What prerequisites must an SMB meet?
Three prerequisites are non-negotiable: 1. a clean CRM with consistent data fields, 2. documented processes that should be automated, 3. an internal owner for maintenance or an agency that handles it long-term. Without these three, build them first before investing in tools.
What are the most common rollout mistakes?
The five most common mistakes: buying tools before defining processes, starting too many workflows in parallel, going live without tracking, underestimating maintenance, and not involving the team that will work with the new pipeline.

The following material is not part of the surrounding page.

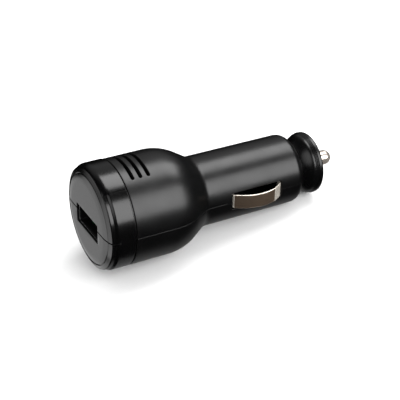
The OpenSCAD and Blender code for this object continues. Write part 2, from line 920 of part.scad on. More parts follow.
// The two leads of each can: out of its end, then down through the board
module capacitor_lead_rods(d) {
    for (can = [[cap_in_x, cap_in_d, cap_in_pitch], [cap_out_x, cap_out_d, cap_out_pitch]])
        for (side = [-1, 1]) {
            x = can[0] + side * can[2] / 2;
            y = board_y - can[1] / 2;
            rod([x, y, caps_z], [x, y, caps_z - cap_lead_out], d);
            translate([x, y, caps_z - cap_lead_out])
                sphere(d = d);
            rod([x, y, caps_z - cap_lead_out], [x, board_under_y + 0.8, caps_z - cap_lead_out], d);
        }
}

module capacitor_leads() {
    color([0.8, 0.8, 0.8])
        capacitor_lead_rods(cap_lead_d);
}

module coil_former() {
    color([0.2, 0.2, 0.21])
        translate([0, board_y, choke_z])
            rotate([90, 0, 0])
                rotate_extrude()
                    difference() {
                        square([choke_d / 2, choke_h]);
                        translate([choke_core_d / 2, choke_flange])
                            square([choke_d, choke_h - 2 * choke_flange]);
                    }
}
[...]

Any single one of these can kill the whole automation project.
Which tools fit Austrian SMBs?
GDPR-compliant and SMB-friendly: Make.com with EU hosting for standard processes, n8n self-hosted for maximum control and sensitive data, Brevo or rapidmail for email automation, HubSpot or Pipedrive as CRM anchor. Heavyweight solutions like Salesforce Marketing Cloud are oversized and expensive for most SMBs.
Bottom line: strategy before tool, process before workflow
Marketing automation is a powerful tool, not a miracle. It amplifies what is there - clarity or chaos. It does not solve strategic problems; it makes operational levers scalable.
The right order: strategy clear, processes documented, CRM clean, owner named. Then tool. Stick to that order and marketing automation delivers 30 to 60 percent efficiency that no other lever can produce. Reverse the order and you build expensive software layers on top of a shaky foundation.